Maybe it’s because I perceive the gap between animal meat and vegan meat as narrower than the gap between 1000-lb metal boxes with engines and other types of vehicles. Like… if I have to pedal, it’s not a car.
Is the Flintstones car a “car”?
Well, in that vein, there are many light weight solar powered “cars”. Some formula of solar panels don’t use much of rare/bad materials, and salt batteries are already a thing, so certain constructions wouldn’t need to climb much of a hill to become a net-positive.
Overall a good summation of most of the facts, however, they did gloss over an important issue with EVs and the grid.
Yes, the grid can handle the additional load with proper development, but adding any new load to the grid at this point will necessarily slow our transition away from fossil electricity, unless you somehow charge only during times of excess renewable energy. Currently, this is not possible.
Also, I think there’s lots of other useful things we might find to do with cheap excess energy that will be available at certain times. I don’t know exactly what but pumping or desalinating water is one possible idea. Sort of an inverse peaker plant—a cheap piece of infrastructure that may sit idle for a time but kicks on when there is more energy than we can use to do some practical work.
unless you somehow charge only during times of excess renewable energy. Currently, this is not possible.
This is possible in many European nations, who publish live data on renewal percentage.
In the Netherlands, I have the live green energy data in home assistant. This could quite easily be used to turn on and off car charging
Tibber even does it super easily for normies — you connect your EV account to it and it takes control of the charging rate such that your car is ready to go the next morning, but charges it during the cheapest periods (which generally are the greenest ones, when there’s a sudden influx of solar or wind). AFAIK this even works if you’re not on a dynamic pricing contract, you just obviously wouldn’t get the price benefit.
Personally, I also got Home Assistant set up to remote start my large appliances in exactly the best moment to make use of the most green energy. Probably doesn’t make a massive impact, but it doesn’t cost me much either.
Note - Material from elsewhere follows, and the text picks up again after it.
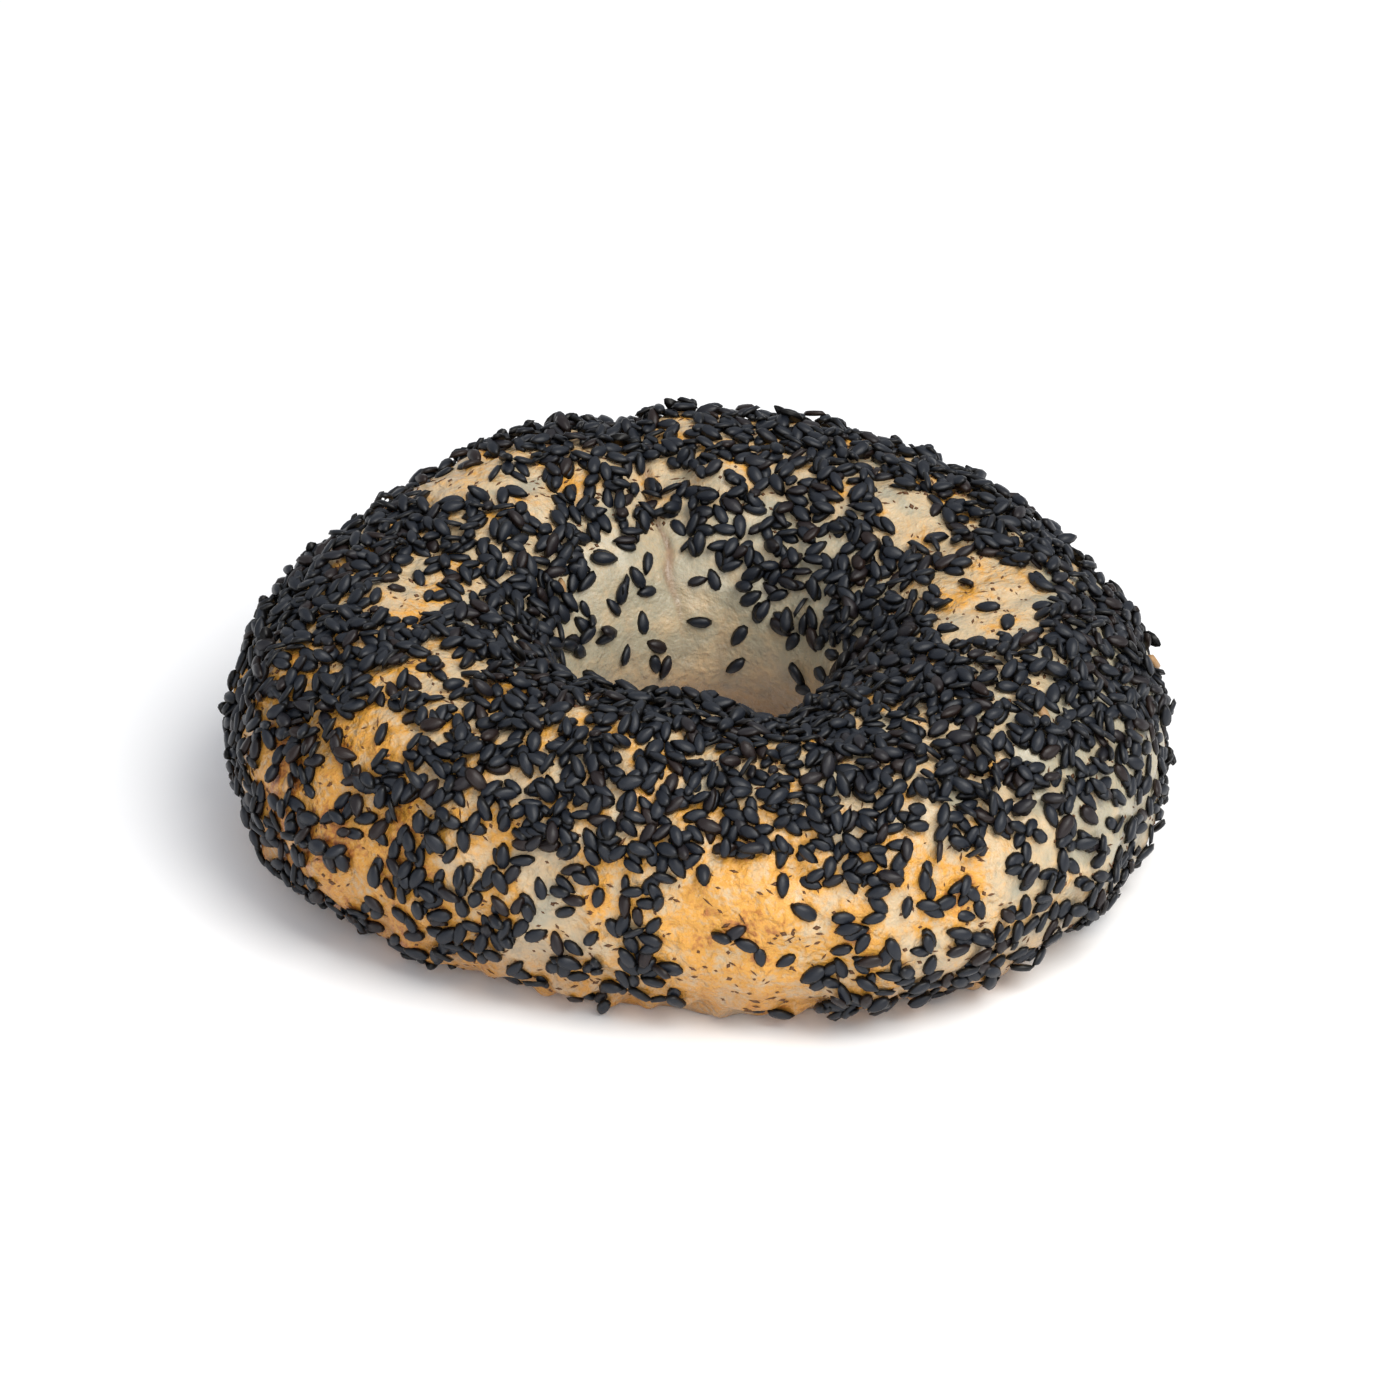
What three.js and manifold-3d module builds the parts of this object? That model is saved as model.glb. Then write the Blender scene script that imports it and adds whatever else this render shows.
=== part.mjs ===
// A sesame bagel: a ring of dough, boiled and baked, its crust covered with black sesame seeds.
// Millimetres, +Z up. It lies on the plane Z = 0, and the origin is on that plane, under the middle
// of its outline. -Y is its front, where the crust is barest. It is one solid: the seeds are fused
// to the crust, and only the largest share of them that a light model can carry is here.

import * as THREE from "three";
import { mergeVertices } from "three/addons/utils/BufferGeometryUtils.js";
import Module from "manifold-3d";

// Driving dimensions.
const DIAMETER = 116; // across the dough
const HOLE_DIAMETER = 31.8; // at the hole's waist
const HEIGHT = 33.7; // from the flat foot to the crest
const SEED_LENGTH = 3.25;
const SEED_WIDTH = 1.75;
const SEED_THICKNESS = 0.85;

// The section of the ring: a rounded square, wide at the waist, cut off flat by the foot.
const WAIST_SHARE = 0.43; // the widest level, as a share of the crest's height
const FOOT_CUT = 1.15; // the lower curve would reach this many waist heights down if uncut
const ROUND_TOP = 2.2; // power of the rounded square over the waist, 2 being an ellipse
const ROUND_FOOT = 2.3; // and below the waist
const CREST_LEAN = 1.9; // how far the crest leans out from the hole

// Hand-rolled unevenness. Each wave goes round the ring "turns" times and is highest at the angle
// "at", where 0 is +X and -90 the front.
const OUTER_WAVES = [
  { turns: 1, share: 0.006, at: 160 },
  { turns: 2, share: 0.028, at: -31 },
  { turns: 3, share: 0.026, at: -43 },
  { turns: 5, share: 0.006, at: -60 },
];
const HOLE_WAVES = [
  { turns: 1, share: 0.03, at: 190 },
  { turns: 2, share: 0.05, at: 20 },
  { turns: 3, share: 0.04, at: -60 },
];
const CREST_WAVES = [
  { turns: 1, share: 0.02, at: 110 },
  { turns: 2, share: 0.014, at: -50 },
];

// Lobes (rise over 0) and dents (rise under 0) that a hand leaves in the dough. "at" is the angle
// round the ring, "up" the angle round the section: 0 outward, 90 the crest, 180 the hole.
// "along" and "across" are their half-widths in millimetres.
const LOBES = [
  { name: "seam of the rolled ends", at: 103, up: 120, along: 3.2, across: 10.3, rise: -2.4 },
  { name: "lobe left of the seam", at: 128, up: 108, along: 12.2, across: 10.3, rise: 2.1 },
  { name: "lobe right of the seam", at: 66, up: 124, along: 11.2, across: 9.4, rise: 2.1 },
  { name: "low rim of the hole, front right", at: -66, up: 122, along: 4.7, across: 8.4, rise: -1.9 },
  { name: "high rim of the hole, front left", at: -108, up: 116, along: 8.4, across: 8.4, rise: 2.4 },
  { name: "full rim of the hole, left", at: -163, up: 124, along: 8.4, across: 5.6, rise: 1.5 },
  { name: "pinch over the front", at: -48, up: 48, along: 4.7, across: 7.5, rise: -0.8 },
  { name: "full shoulder, right", at: -14, up: 2, along: 15.9, across: 11.2, rise: 0.9 },
  { name: "full shoulder, left", at: -160, up: -8, along: 14.0, across: 10.3, rise: 1.7 },
  { name: "slack edge, front left", at: -108, up: -25, along: 20.6, across: 16.8, rise: -2.2 },
  { name: "slack edge, front right", at: -42, up: -30, along: 13.1, across: 13.1, rise: -0.7 },
  { name: "slack shoulder, back left", at: 152, up: 20, along: 9.4, across: 13.1, rise: -1.7 },
];

// Where the seeds lie. "thick" is the share of the crust that they hide at an angle round the section.
const SEED_COVER = [
  { up: -62, thick: 0.02 },
  { up: -30, thick: 0.3 },
  { up: 14, thick: 0.45 },
  { up: 34, thick: 0.9 },
  { up: 124, thick: 0.9 },
  { up: 146, thick: 0.25 },
  { up: 190, thick: 0.07 },
  { up: 225, thick: 0.0 },
];
const SEED_COUNT = 205;
const SEED_SPACING = 7; // between centres, where the cover is thickest
const SEED_SUNK = 0.12; // how deep the middle of a seed lies under the crust

// Fineness of the solid.
const RING_STEPS = 76;
const SECTION_STEPS = 25;
const OUTLINE_STEPS = 8; // corners of a seed's outline

const CRUST = new THREE.MeshStandardMaterial({ color: "#dcae6e", roughness: 0.5, metalness: 0 });

const radians = THREE.MathUtils.degToRad;

// The shortest way from one angle to another, with its sign.
function turn(from, to) {
  return Math.atan2(Math.sin(to - from), Math.cos(to - from));
}

function waved(size, waves, angle) {
  return size * waves.reduce((sum, w) => sum + w.share * Math.cos(w.turns * (angle - radians(w.at))), 1);
}

// A point of the rounded square, whose power changes at the waist, where both halves stand upright.
function roundedSquare(up) {
  const power = Math.sin(up) > 0 ? ROUND_TOP : ROUND_FOOT;
  const c = Math.cos(up);
  const s = Math.sin(up);
  const reach = (Math.abs(c) ** power + Math.abs(s) ** power) ** (-1 / power);
  return [c * reach, s * reach];
}

// The angle below the waist at which the foot cuts the section, found by halving the gap.
function footAngle() {
  let low = -Math.PI / 2;
  let high = 0;
  for (let i = 0; i < 50; i++) {
    const middle = (low + high) / 2;
    if (roundedSquare(middle)[1] < -1 / FOOT_CUT) low = middle;
    else high = middle;
  }
  return (low + high) / 2;
}
const FOOT_ANGLE = footAngle();

// How far the lobes and dents lift the dough at a place.
function lobesAt(angle, up, ringRadius, sectionRadius) {
  return LOBES.reduce((sum, lobe) => {
    const along = (turn(radians(lobe.at), angle) * ringRadius) / lobe.along;
    const across = (turn(radians(lobe.up), up) * sectionRadius) / lobe.across;
    return sum + lobe.rise * Math.exp(-(along ** 2 + across ** 2) / 2);
  }, 0);
}

// A point on the dough, at an angle round the ring and an angle round the section.
function ring(angle, up) {
  const outer = waved(DIAMETER / 2, OUTER_WAVES, angle);
  const inner = waved(HOLE_DIAMETER / 2, HOLE_WAVES, angle);
  const crest = waved(HEIGHT, CREST_WAVES, angle);
  const waist = WAIST_SHARE * crest;
  const half = (outer - inner) / 2;
  const [c, s] = roundedSquare(up);
  const lean = CREST_LEAN * Math.max(s, 0) ** 2 * (1 - c);
  const middle = (outer + inner) / 2;
  const rise = lobesAt(angle, up, middle + half * c, (half + crest / 2) / 2);
  // The foot stays flat: a lobe's lift fades out towards it.
  const aboveFoot = Math.min(1, Math.max(0, 1 + s * FOOT_CUT) * 2);
  const radius = middle + half * c + lean + rise * Math.cos(up);
  const height = waist + s * (s > 0 ? crest - waist : waist * FOOT_CUT) + rise * aboveFoot * Math.sin(up);
  return new THREE.Vector3(radius * Math.cos(angle), radius * Math.sin(angle), Math.max(height, 0));
}

// The middle of the outline, which goes over the origin.
function outlineMiddle() {
  const box = new THREE.Box3();
  for (let i = 0; i < 360; i++) {
    for (let j = -30; j <= 40; j += 2) box.expandByPoint(ring(radians(i), radians(j)));
  }
  return box.getCenter(new THREE.Vector3()).setZ(0);
}
const MIDDLE = outlineMiddle();

function crust(angle, up) {
  return ring(angle, up).sub(MIDDLE);
}

// The crust's outward direction, from two short steps along it.
function outward(angle, up) {
  const step = 0.01;
  const here = crust(angle, up);
  const along = crust(angle + step, up).sub(here);
  const across = crust(angle, up + step).sub(here);
  return along.cross(across).normalize();
}

// The dough: rows of points over the section, from the foot's outer edge to its inner edge, and one
// strip that closes the flat foot.
function doughGeometry() {
  const points = [];
  const faces = [];
  for (let i = 0; i < RING_STEPS; i++) {
    for (let j = 0; j <= SECTION_STEPS; j++) {
      const up = FOOT_ANGLE + (j / SECTION_STEPS) * (Math.PI - 2 * FOOT_ANGLE);
      points.push(...crust((i / RING_STEPS) * 2 * Math.PI, up).toArray());
    }
  }
  const rows = SECTION_STEPS + 1;
  for (let i = 0; i < RING_STEPS; i++) {
    for (let j = 0; j < rows; j++) {
      const a = i * rows + j;
      const b = i * rows + ((j + 1) % rows);
      const c = ((i + 1) % RING_STEPS) * rows + ((j + 1) % rows);
      const d = ((i + 1) % RING_STEPS) * rows + j;
      faces.push(a, d, c, a, c, b);
    }
  }
  const geometry = new THREE.BufferGeometry();
  geometry.setAttribute("position", new THREE.Float32BufferAttribute(points, 3));
  geometry.setIndex(faces);
  return geometry;
}

// A seed: a teardrop outline with a low tent over it and a blunt cone under it, pointing along +X.
function seedGeometry() {
  const points = [];
  for (let i = 0; i < OUTLINE_STEPS; i++) {
    const a = (i / OUTLINE_STEPS) * 2 * Math.PI;
    const taper = 1 - 0.28 * Math.cos(a); // narrower towards the point
    points.push((SEED_LENGTH / 2) * Math.cos(a), (SEED_WIDTH / 2) * Math.sin(a) * taper, 0);
  }
  const top = OUTLINE_STEPS;
  const bottom = OUTLINE_STEPS + 1;
  points.push(-SEED_LENGTH * 0.08, 0, SEED_THICKNESS / 2);
  points.push(-SEED_LENGTH * 0.08, 0, -SEED_THICKNESS);
  const faces = [];
  for (let i = 0; i < OUTLINE_STEPS; i++) {
    const next = (i + 1) % OUTLINE_STEPS;
    faces.push(i, next, top, next, i, bottom);
  }
  const geometry = new THREE.BufferGeometry();
  geometry.setAttribute("position", new THREE.Float32BufferAttribute(points, 3));
  geometry.setIndex(faces);
  return geometry;
}

// A repeatable row of random numbers from 0 to 1.
function seededRandom(seed) {
  let state = seed;
  return () => {
    state = (state + 0x6d2b79f5) | 0;
    let t = Math.imul(state ^ (state >>> 15), 1 | state);
    t = (t + Math.imul(t ^ (t >>> 7), 61 | t)) ^ t;
    return ((t ^ (t >>> 14)) >>> 0) / 4294967296;
  };
}

function seedCover(up) {
  const degrees = THREE.MathUtils.radToDeg(up);
  const next = SEED_COVER.findIndex((stop) => stop.up > degrees);
  if (next < 1) return 0;
  const [low, high] = [SEED_COVER[next - 1], SEED_COVER[next]];
  return THREE.MathUtils.mapLinear(degrees, low.up, high.up, low.thick, high.thick);
}

// Places for the seeds, evenly spread: a place is taken if it is far enough from all before it, and
// further where the cover is thin.
function seedPlaces() {
  const random = seededRandom(7);
  const places = [];
  for (let tries = 0; tries < 60000 && places.length < SEED_COUNT; tries++) {
    const angle = random() * 2 * Math.PI;
    const up = THREE.MathUtils.lerp(FOOT_ANGLE, Math.PI - FOOT_ANGLE, random());
    const heading = random() * 2 * Math.PI;
    const point = crust(angle, up);
    // The rows are longer outside the ring than in its hole, so an even draw needs this share.
    const wanted = Math.hypot(point.x, point.y) / (DIAMETER / 2);
    const cover = seedCover(up);
    // None lies under the flat foot, or so close over it that it would reach the floor.
    if (cover < 0.04 || point.z < SEED_LENGTH || random() > wanted) continue;
    const gap = SEED_SPACING / Math.sqrt(cover / 0.9);
    if (places.every((other) => other.point.distanceTo(point) > Math.min(gap, other.gap))) {
      places.push({ point, gap, heading, normal: outward(angle, up) });
    }
  }
  return places;
}

// The matrix that lays a seed on its place, flat on the crust and turned to its heading.
function layDown({ point, normal, heading }) {
  const level = new THREE.Vector3(-normal.y, normal.x, 0).normalize();
  const steep = normal.clone().cross(level);
  const ahead = level.multiplyScalar(Math.cos(heading)).addScaledVector(steep, Math.sin(heading));
  const aside = normal.clone().cross(ahead);
  const middle = point.clone().addScaledVector(normal, SEED_THICKNESS / 2 - SEED_SUNK);
  return new THREE.Matrix4().makeBasis(ahead, aside, normal).setPosition(middle);
}

const wasm = await Module();
wasm.setup();

function toSolid(geometry) {
  const merged = mergeVertices(geometry, 1e-4);
  return new wasm.Manifold(
    new wasm.Mesh({
      numProp: 3,
      vertProperties: new Float32Array(merged.getAttribute("position").array),
      triVerts: new Uint32Array(merged.index.array),
    }),
  );
}

function toGeometry(solid) {
  const mesh = solid.getMesh();
  const geometry = new THREE.BufferGeometry();
  geometry.setAttribute("position", new THREE.BufferAttribute(mesh.vertProperties, 3));
  geometry.setIndex(new THREE.BufferAttribute(mesh.triVerts, 1));
  return geometry;
}

function seededBagel() {
  const seed = seedGeometry();
  return seedPlaces().reduce(
    (solid, place) => solid.add(toSolid(seed.clone().applyMatrix4(layDown(place)))),
    toSolid(doughGeometry()),
  );
}

const bagel = new THREE.Mesh(toGeometry(seededBagel()), CRUST);
bagel.name = "bagel";

const group = new THREE.Group();
group.add(bagel);
export default group;
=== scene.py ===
# %% [markdown]
# # A sesame bagel
#
# A ring of wheat dough, boiled, rolled in black sesame seeds and baked. It is dressed here in three
# pieces: the dough with its crust, the whole seeds, and the chips and husks that come with them.
# The solid model is loaded first, and its own mesh is hidden further down.

import bpy
import numpy as np
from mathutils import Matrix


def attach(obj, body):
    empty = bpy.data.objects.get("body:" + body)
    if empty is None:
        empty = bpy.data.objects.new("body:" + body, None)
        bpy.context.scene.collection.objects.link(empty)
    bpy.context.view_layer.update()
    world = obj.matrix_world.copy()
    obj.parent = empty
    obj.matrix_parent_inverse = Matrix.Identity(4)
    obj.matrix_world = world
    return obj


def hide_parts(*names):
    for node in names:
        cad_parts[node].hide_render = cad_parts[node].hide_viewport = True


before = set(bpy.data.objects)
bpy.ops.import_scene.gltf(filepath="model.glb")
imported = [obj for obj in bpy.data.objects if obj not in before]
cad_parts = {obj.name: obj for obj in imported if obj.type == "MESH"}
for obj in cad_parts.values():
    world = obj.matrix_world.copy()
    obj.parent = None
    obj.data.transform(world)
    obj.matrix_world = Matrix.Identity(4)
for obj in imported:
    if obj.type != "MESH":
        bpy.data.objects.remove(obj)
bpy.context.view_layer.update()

# %% [markdown]
# ## Sizes
#
# A handful of sizes drive the whole shape. They are the ones that a baker could take with callipers.
# Blender counts in metres, so each is written in millimetres times MM.

# %% Driving sizes
MM = 0.001
DIAMETER = 116 * MM  # across the dough
HOLE_DIAMETER = 31.8 * MM  # at the hole's waist
HEIGHT = 33.7 * MM  # from the flat foot to the crest
SEED_LENGTH = 3.25 * MM
SEED_WIDTH = 1.75 * MM
SEED_THICKNESS = 0.85 * MM

WAIST_SHARE = 0.43  # the widest level, as a share of the crest's height
FOOT_CUT = 1.15  # the lower curve would reach this many waist heights down if the foot didn't cut it
ROUND_TOP = 2.2  # power of the rounded square over the waist, 2 being an ellipse
ROUND_FOOT = 2.3  # and below the waist
CREST_LEAN = 1.9 * MM  # how far the crest leans out from the hole

# %% [markdown]
# ## The ring
#
# A torus would be too perfect: a hand rolls a rope of dough, joins its ends and slaps the ring on a
# board. So the section is a rounded square that the board cuts off flat, its width, hole and height
# swell and shrink slowly round the ring, and single lobes and dents sit where fingers and the joint
# left them. It could be sculpted, but a formula can be read, corrected and asked for any point, which
# the seeds need later. Angles round the ring start at +X, and -90 degrees is the front. Angles round
# the section start outward, with 90 the crest and 180 the hole.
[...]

Is it practical for vehicle charging though? From what I’ve seen, typically these periods of abundant green energy are only for short periods of the day or year. At other times, additional energy will be generated by gas or other dirty source.
This is very possible and practical, in fact I have been doing it for a few years with OpenWB and my own 10.5 kWp PV generator.
This is based on a current sensor where the mains enter my house. OpenWB tries to increase or decrease the EV charging current so no current is coming into the house or going out of the house. So when I switch on the coffee machine, within a second or so OpenWB will decease the current to the car so I don’t have to buy energy.
In that image you can see that until 12:08 we have intermittent sun / pv production (green line) and most of the time very erratic power usage in the house (black line). The system is wildly adjusting the car charging speed (blue line) to keep me from buying or selling electrical power (red line).
Once set up this works really well and I rarely use non-PV power to charge my car - even in deepest winter I guess 50 % of car charging is done by solar.
Here in Germany people now start getting dynamic pricing where the cost of electricity changes every 15 minutes - mostly it’s cheap when the wind blows and the sun shines. Wallboxes like OpenWB can use that pricing to decide when to charge your car. Others use just Solar radiation to automatically decide when to charge. This is all technology available out of the box right now.
Some more screenshots:
Green is solar production steadily increasing during the morning.
Orange is the constant charging of the house Battery. We have a 10 kWh Battery but carge only op to 70% to incerase it’s lifetime.
Yellow is the house consumption. No idea what the spike at 8:45 is.
Blue is te EV charging power constantly increasing as the PV power goes up.
Compare this to the the more turbulent situation at 9:00h:
I take a shower and the hearpump kicks in to replace warm water in the storage tank thus the house consumption (here black not yellow) inceraseses.
At first this means charging of the house battery (orange) drops to nearly zero.
At 9:05 reduction of EV charging kicks in to give the house battery priority.
At 9:30 you se hoys battery charging go sliwer because we nearly reached it’s maximum charge.
At 9:40 heat pump is done but I make a coffee. Then at 9:40 nearly all power is used for EV charging.
all this works completely automated intense of. These are commercially available easy products. Only the nerds look inside what’s actually happening.
This example is driven by my own PV, but it is trivial to drive it by power prices or country wide power production.
Unfortunately the images seem to be cropped in a strange way - let’s try again:
That was super cool to read about, cheers for sharing your set up!
That’s according to a peer-reviewed study funded by the Ford Motor Company, a company that makes most of its profits from gas-powered vehicles.
If you want to see if a tech is part of a renewable future, it is direct emissions that should be counted. EVs are at zero. They don’t emit CO2 when running, when being produced or when being disposed of. They use electricity and transport, two things that we can provide without emitting CO2. They are a piece of the puzzle of a sustainable society, something thermal cars will never be, and something these graphs hide.
Of course we will be better off without cars and trucks, but the road towards them being totally gone is long, and it is time we don’t have.